Politician-to-environmentalist transformer Al Gore made one essential mistake in his Oscar-winning film An Inconvenient Truth. His biggest mistake was to argue that the oceans are warming because of CO2 emissions.
The opposite occurs; the sea warms up first. Then it emits more CO2. It’s a fairly well known phenomenon, and explains the coincidence of the ascending curves of temperature and CO2. So is Al Gore’s analysis more of a “convenient lie” to make carbon traders richer?
Cap-and-Trade Exploits Do-Gooders
The concept of man-made global warming or climate change gets support from those concerned about the environment. They want to protect it from contamination. Thus, they are vulnerable to becoming exploited for political and economic purposes. It is building a pretext to impose a world authority to administer the use of fossil fuels, creating new taxes, like cap-and-trade, and other market mechanisms. Meanwhile, it diverts attention from real contamination.
Cap-and-trade involves two steps: the first (Cap), sets a ceiling on emissions ranging from year to year, becoming progressively more stringent. The second (Trade) stipulates that government authorities distribute permits or shares, which are nothing short of a pass to pollute.
Virtuous companies use fewer such permits, so they can sell them to other less virtuous companies. There is nothing short of magic in how authorities and many companies have played the cap-and-trade card. They have persuaded average people to accept new taxes.

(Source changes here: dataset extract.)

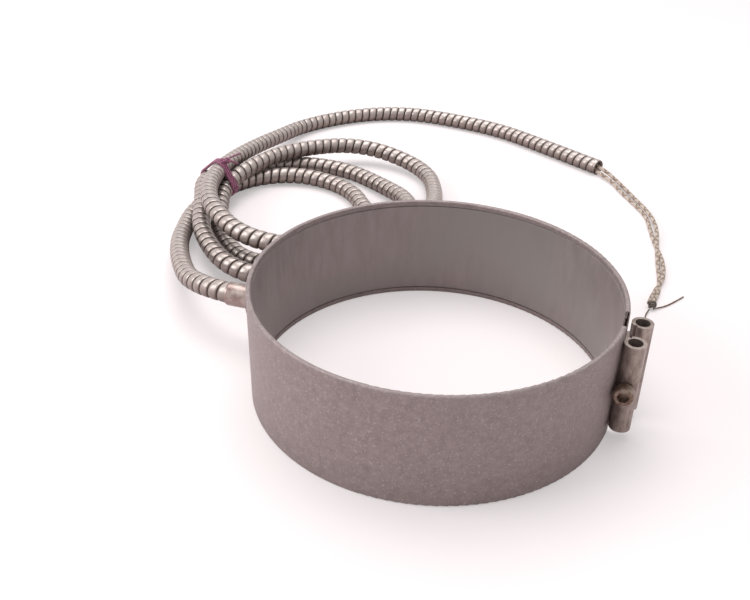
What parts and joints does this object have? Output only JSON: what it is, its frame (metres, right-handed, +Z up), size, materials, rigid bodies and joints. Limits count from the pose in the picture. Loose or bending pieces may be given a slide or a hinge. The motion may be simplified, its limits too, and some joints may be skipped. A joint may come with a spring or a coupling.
{
  "type": "band heater",
  "caption": "Mica band heater with tube-lug screw clamp, folded steel sheath and loosely coiled armoured lead with two braided wires.",
  "frame": {"origin": "axis of the band's bore, at the level of the edge it stands on", "axes": "+Z up along the bore's axis, +X through the middle of the gap and the closure"},
  "size_m": [0.2884, 0.3815, 0.05],
  "materials": {
    "sheath": "aluminised steel sheet, matt mottled grey with fine pale specks",
    "liner": "steel sheet, smooth dull grey",
    "mica": "pressed mica sheet, pale tan with small flakes",
    "ribbon": "nickel-chrome resistance ribbon",
    "lug": "rolled steel, brownish grey from heat",
    "screw": "plain steel with a light brown film of rust",
    "rivet": "plain steel rivets and studs",
    "ferrule": "turned and crimped steel",
    "armour": "strip-wound galvanised steel armour, dark grooves",
    "tie": "soft maroon string",
    "lead": "glass-fibre braid, cream with a brown tracer",
    "knot": "dark frayed braid and wire",
    "wire": "bare nickel wire"
  },
  "bodies": {
    "band": {"outer_sheath": "sheath", "inner_sheath": "liner", "inner_mica": "mica", "winding_card": "mica", "resistance_ribbon": "ribbon", "outer_mica": "mica", "near_lug": "lug", "far_lug": "lug", "terminal_cap": "sheath", "cap_rivets": "rivet", "terminal_stud_upper": "rivet", "terminal_stud_lower": "rivet", "exit_ferrule": "ferrule", "hose_root": "armour", "hose_coil": "armour", "hose_run": "armour", "hose_tie": "tie", "lead_one": "lead", "lead_two": "lead", "lead_knot": "knot", "wire_end_one": "wire", "wire_end_two": "wire"},
    "screw": {"clamp_screw": "screw"},
    "nut": {"clamp_nut": "screw"}
  },
  "joints": [
    {"name": "screw_turn", "type": "hinge", "parent": "band", "child": "screw", "pos_m": [0.08054, -0.01145, 0.025], "axis": [0, -1, 0], "range_deg": [0, 1800]},
    {"name": "nut_travel", "type": "slide", "parent": "band", "child": "nut", "axis": [0, 1, 0], "range_m": [0, 0.0041]}
  ],
  "couplings": [
    {"joint": "nut_travel", "follows": "screw_turn", "m_per_rad": 0.00012732}
  ]
}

Not only have so many accepted, they have demanded them. Cap-and-trade is as close to the proverbial tax on the air we breathe as the world has ever come. So many people have developed an approach to “climate change” that parallels religious frenzy. They fear the new apocalypse.
Not surprisingly, the character of the environmental apocalypse is a flood. Everyone is worried that the world will end underwater because of rising oceans, melting glaciers, hunger, famine, etc. They are therefore all too happy to save future generations, if not themselves, from giving authority to governments to come up with the right solutions.